大学で神職資格を得た高千穂有昭さん(43)は2007年、英彦山神宮(福岡県添田町)に奉職した。その2年前に宮司が祖父有英さんから父秀敏さん(74)に替わっていた。
3年ほど経ち、結婚して子どもが生まれたころのこと。参道に並行して走る英彦山スロープカーに父と乗った。いつものアナウンスが流れた。
「英彦山は山形の羽黒山、奈良の大峰山と並ぶ日本三大修験の山でした」
なぜか引っかかった。「『でした』って、ねえ」。父が言った。
羽黒山と大峰山は、今も修験道で名をはせる。だが英彦山は廃仏毀釈(きしゃく)の嵐が激しく、神仏習合の山岳信仰は一気に廃れた。観光や登山で訪れる人は多くても、御本社である山頂の上宮は傷むばかり。「観光ではなく信仰の山に戻さないと、英彦山が死んでしまう」。そんな思いが父にはあった。
「もとの姿に戻すか」
父の言葉にうなずいた。「英彦山は般若心経の方が似合ってる」という恩師の言葉が重なった。
でも戻すって、どうやって。般若心経を車で流して覚えるところから始めた。お宮に残る古文書や書籍も開いてみたが、さっぱり意味が分からない。

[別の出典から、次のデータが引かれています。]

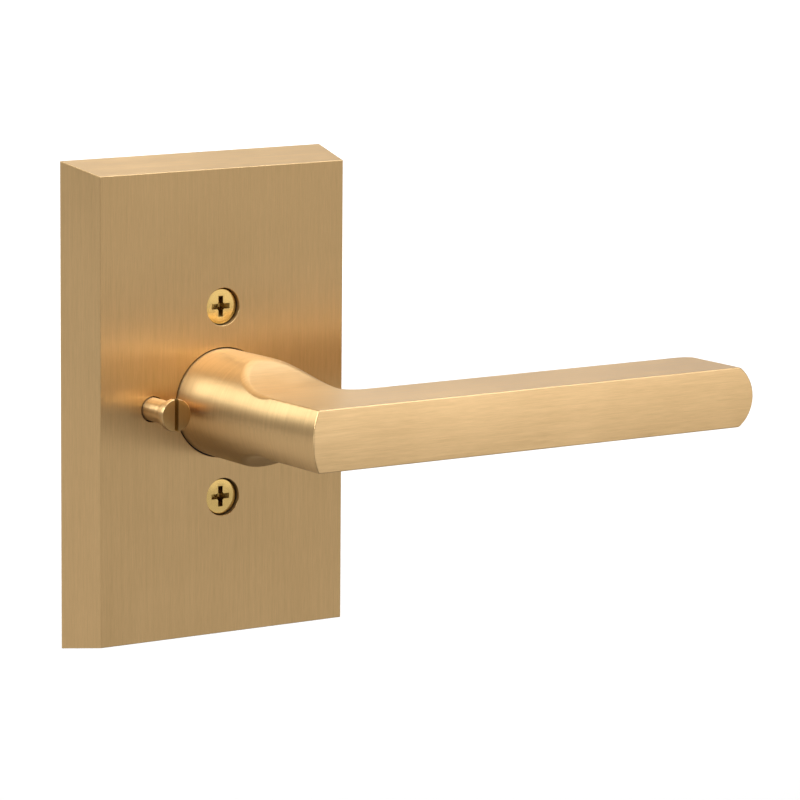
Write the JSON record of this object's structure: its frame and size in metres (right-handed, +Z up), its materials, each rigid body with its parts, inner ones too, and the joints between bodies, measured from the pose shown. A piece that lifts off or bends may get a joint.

「できることは行(ぎょう)(修行)しかない。実践していけば何か分かるだろう。飛び込んでしまえ」
行をするには師となる僧侶の許可がいる。真言宗の僧侶と縁があり12年に高野山で行をしたが、違和感があった。英彦山修験は天台系だったからだ。天台宗の僧侶を探した。よほどの人でないと「神職を弟子にしてどうする」と批判されるおそれがあった。